1 1/2 cups PLUS 1 tablespoon all-purpose flour
1/2 teaspoon salt
1/8 teaspoon baking powder
12 tablespoons unsalted butter, room temperature
7 tablespoons sugar

Preheat the oven to 325 degrees F. Have ready an 8-inch square baking pan.

Sift the flour, salt, and baking powder together into a small bowl and set aside.

Using an electric mixer on medium-high speed, cream the butter and sugar together in a medium-size bowl until light and fluffy, 1 to 1 1/2 minutes. Stop the mixer twice during the process to scrape the bowl with a rubber spatula.

Add the flour mixture with the mixer on low speed, and blend for 10 seconds. Scrape the bowl, and then beat at medium-high speed until fluffy, 2 to 2 1/2 minutes, stopping the mixer twice during the process to scrape the bowl.

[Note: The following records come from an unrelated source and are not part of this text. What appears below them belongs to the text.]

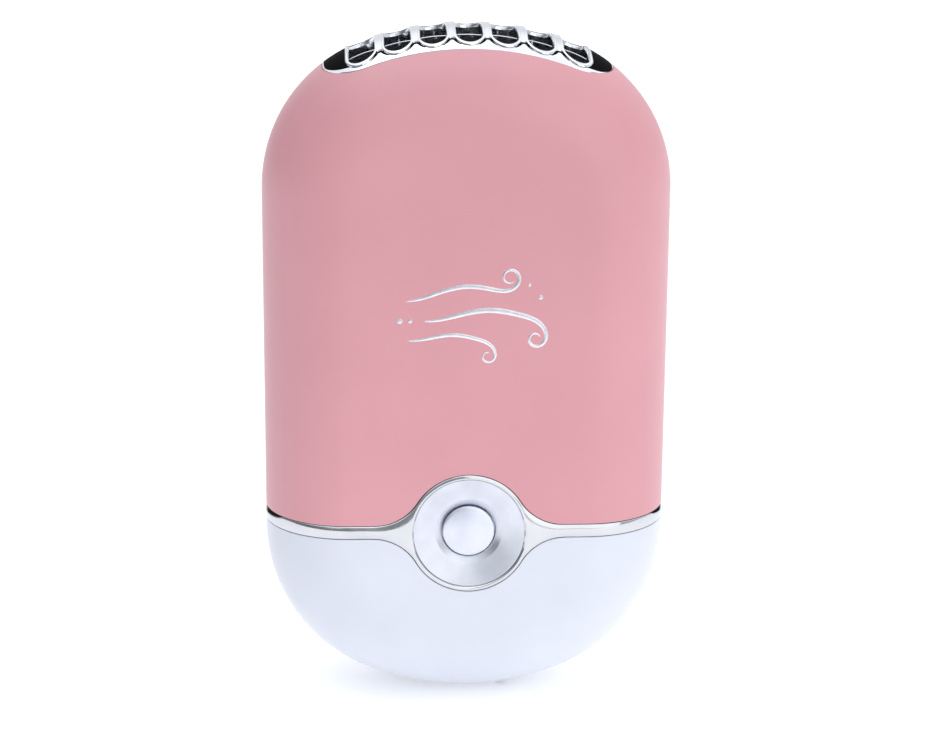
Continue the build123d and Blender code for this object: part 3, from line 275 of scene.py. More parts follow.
def make_materials():
    """One material for each slot that the CAD parts use, and two for forms that only this file has.
    Each is named for what it is made of, and its comment says what that gives the eye."""
    return {
        # Painted ABS with a silky matt coat: soft wide highlights, and grain only close up
        "pink_case": plastic("silk_matt_painted_abs", "D9999F", "DD9DA3", (0.36, 0.46), 0.4, 0.0012, 22.0,
                             Coat_Weight=0.12, Coat_Roughness=0.28),
        # ABS from a polished mould: cool white with a satin gloss
        "white_case": plastic("gloss_white_abs", "DADDE6", "E0E3EB", (0.28, 0.32), 0.6, 0.001, 18.0,
                              Coat_Weight=0.2, Coat_Roughness=0.15),
        # Bright chrome plating on moulded ABS: a clear mirror with a very slight orange peel
        "chrome_trim": metal("bright_chrome_plate", "CDCED0", "D7D8D9", (0.06, 0.12), 1.2, 0.0015, 9.0),
        # Nickel plate on a spun dish: fine rings, and a soft fan of light
        "satin_chrome": spun_metal(),
        # Satin-plated button cap: smooth, hardly any grain
        "button_face": metal("satin_plated_button", "D6DAE4", "E0E3EC", (0.28, 0.36), 0.25, 0.002, 4.0),
        # Chrome-plated outlet grille, a little softer than the trim
        "grille_chrome": metal("chrome_plated_grille", "EAEBEF", "F2F3F5", (0.08, 0.16), 1.0, 0.002, 8.0),
        # ABS with a spark-eroded texture, as on a louvre
        "intake_plastic": plastic("textured_white_abs", "DDE1EC", "E4E7F0", (0.4, 0.55), 0.3, 0.015, 12.0),
        # Painted shade laid in joints and hollows, as between two plated pieces: soot-black, quite matt
        "gap_shadow": plastic("painted_joint_shade", "050506", "0A0A0B", (0.7, 0.85), 0.2, 0.002, 1.5,
                              Specular_IOR_Level=0.05),
        # Aluminium foil pressed into the paint by a hot stamp: bright, with tiny pinches
        "stamped_foil": metal("hot_stamped_foil", "E3E5EA", "F0F1F4", (0.17, 0.26), 0.35, 0.004, 1.5),
        # Open-cell foam, nearly black: matt, with round pores
        "sponge_foam": foam("open_cell_foam", "14161A", "2C2F35", 0.7),
        # Polypropylene of the air duct: waxy dark grey
        "duct_plastic": plastic("waxy_polypropylene", "26282C", "303338", (0.4, 0.55), 0.5, 0.01, 6.0),
        # Glass-filled nylon: mid grey with short fibre marks
        "impeller_plastic": plastic("glass_filled_nylon", "3A3D42", "4A4E54", (0.45, 0.6), 0.2, 0.012, 2.5),
        # Ground steel: plain grey, with marks drawn out from front to back
        "steel": metal("ground_steel", "8E9196", "A5A8AD", (0.28, 0.38), 0.15, 0.003, 3.0, (1, 0.1, 1)),
        # Bonded ferrite magnet: dull, granular and almost black
        "ferrite": plastic("bonded_ferrite", "1B1B1D", "2A2A2C", (0.6, 0.75), 0.12, 0.01, 1.5),
        # Turned brass: warm yellow, with close fine rings
        "brass": metal("turned_brass", "B08D4A", "C7A45E", (0.18, 0.26), 0.12, 0.003, 2.0, (1, 8, 1)),
        # Silicon steel: bright sheets, with painted shade as dark lines between them
        "lamination": striped_metal("stacked_silicon_steel", "3C3E42", "8B8E93", 0.35, 1, (0.3, 0.45)),
        # Enamelled wire: close round turns with a warm gloss, and painted shade in the grooves between them
        "copper_wire": striped_metal("enamelled_copper", "6E2E12", "C7743C", 0.22, 1, (0.28, 0.38), 0.8),
        # Fibreglass board: green mask, raised over its tracks
        "board_green": board_material(),
        # Epoxy chip bodies: matt, with fine filler grain
        "chip_black": plastic("epoxy_chip", "17181A", "222326", (0.55, 0.7), 0.08, 0.006, 1.2),
        # Black nylon: dull, with a slight grain
        "switch_body": plastic("black_nylon_switch", "1C1D20", "292A2E", (0.4, 0.55), 0.15, 0.008, 1.5),
        # Tinned steel: a soft grey mirror with faint upright marks
        "usb_metal": metal("tinned_steel_shell", "A6A9AE", "BCBFC4", (0.16, 0.26), 0.2, 0.003, 2.0,
                           (1, 1, 0.1)),
        # Clear polycarbonate: the lamp shows through it, a little milky
        "light_clear": clear_plastic(),
        # Silicone lens of the lamp: yellow phosphor under a soft skin
        "lamp_yellow": plastic("phosphor_silicone", "D9B63A", "EACB55", (0.35, 0.5), 0.15, 0.006, 0.8),
        # Heat-shrink film round the cell: thin, tight and slightly rippled
        "cell_wrap": plastic("heat_shrink_film", "1E5A9C", "2669AE", (0.16, 0.26), 1.1, 0.03, 7.0,
                             Coat_Weight=0.3, Coat_Roughness=0.1),
        # Closed-cell foam: grey and matt, with small pores
        "foam_pad": foam("closed_cell_pad", "3A3B3E", "55575B", 0.35),
        # Rolled nickel: warm grey with a soft gloss
        "nickel_tab": metal("nickel_strip", "B9B6AC", "CBC8BE", (0.18, 0.26), 0.25, 0.003, 1.5, (1, 0.1, 1)),
        # Silicone wire jacket: soft sheen with slight ripple
        "wire_jacket": plastic("silicone_jacket", "A32A26", "B63430", (0.35, 0.5), 0.4, 0.01, 3.0),
        # Zinc plate: cool grey with a soft gloss
        "screw_steel": metal("zinc_plated_screw", "9DA1A8", "B4B8BE", (0.16, 0.26), 0.2, 0.004, 1.0),
    }


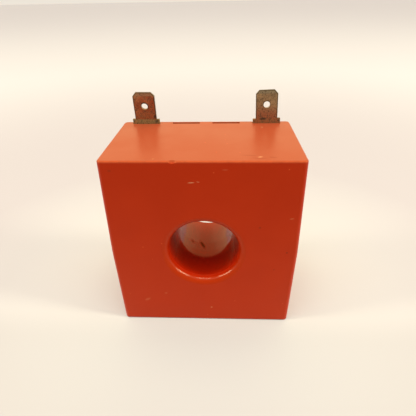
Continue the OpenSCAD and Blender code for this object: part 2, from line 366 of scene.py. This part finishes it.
caseValues = {
    "redLowPaintedBounce": (0.400, 0.0200, 0.0006),    # near the base, lighter with painted floor bounce
    "redHigh": (0.342, 0.0142, 0.0005),
    "redFoot": 2.0,                       # mm above the base where the painted bounce is whole
    "topPaintedSheen": (0.345, 0.0600, 0.0240),     # the top, lighter with painted sheen
    "topSkin": (0.7, 0.1),                # mm below the top over which it begins
    "round": (0.350, 0.0195, 0.0006),     # the round at the window's front
    "mouthPaintedLight": (0.475, 0.0165, 0.0010),     # the window's mouth, lighter with painted light
    "throatPaintedShade": (0.258, 0.0080, 0.0026),    # its throat, darker with painted shade
    "bore": (0.450, 0.0210, 0.0030),      # and the rest, lighter again with painted light from the rear opening
    "roundDepth": (0.6, 1.9),     # mm behind the front over which the round turns to mouth
    "mouthDepth": (1.9, 9.4),     # mouth to throat
    "boreDepth": (8.5, 12.5),     # and throat to bore
    "rubbed": (0.56, 0.085, 0.025),
    "dust": (0.62, 0.30, 0.16),
    "dirt": (0.12, 0.035, 0.018),
    "satin": 0.42,        # roughness of the flat faces
    "satinSpread": 0.04,
    "topSatin": 0.34,
    "roundSatin": 0.40,   # roughness of the window's round and walls
    "gloss": 0.07,        # roughness of the window's floor, where cables lie
    "laidDepth": (1.8, 3.0),      # mm behind the front over which that floor begins
    "laidBelow": (3.0, 6.0),      # mm below the window's axis over which it begins
    "polishIn": (0.50, 0.85),     # mm behind the front over which the round's polish begins
    "polishOut": (1.9, 1.5),      # and over which it ends
    "polish": 0.75,
    "polishRough": 0.13,
    "glossEdge": (10.9, 11.7),    # radius in mm over which the window's finish ends
    "grainEdge": (11.8, 12.8),    # and over which the grain begins
    "grain": {"Fine": 0.9, "Slow": 0.09},
    "specks": {"Scale": 0.35, "Size": 0.09, "Share": 0.25},
    "cloudShift": 0.15,           # how far the slow unevenness shifts the red
    "rubWidth": 0.5,
    "rubInset": 0.3,              # mm that the worn edge lies inside the widest point
    "rubGrain": (0.35, 0.6),      # grain heights over which the wear shows
    "rubShare": (0.3, 0.8),
    "lightRough": 0.3,            # roughness that a light mark adds
    "darkRough": 0.45,
    "darkDepth": 0.6,             # depth of a dark mark, as a share of the grain's
    "grainDepth": 0.005,
    "grainStrength": 0.3,
    "sheen": (1.0, 0.36, 0.14),
}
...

Pat the dough evenly into the pan, and pierce the surface all over with the tines of a fork.

Bake until it is crisp and golden, about 45 minutes. While the shortbread is still hot, cut it into 4x1-inch bars with the point of a sharp thin knife. Then allow it to cool completely in the pan.

Transfer the bars to an airtight container and store at room temperature for 3 to 4 days. After that, store the container in the freezer for up to 2 weeks.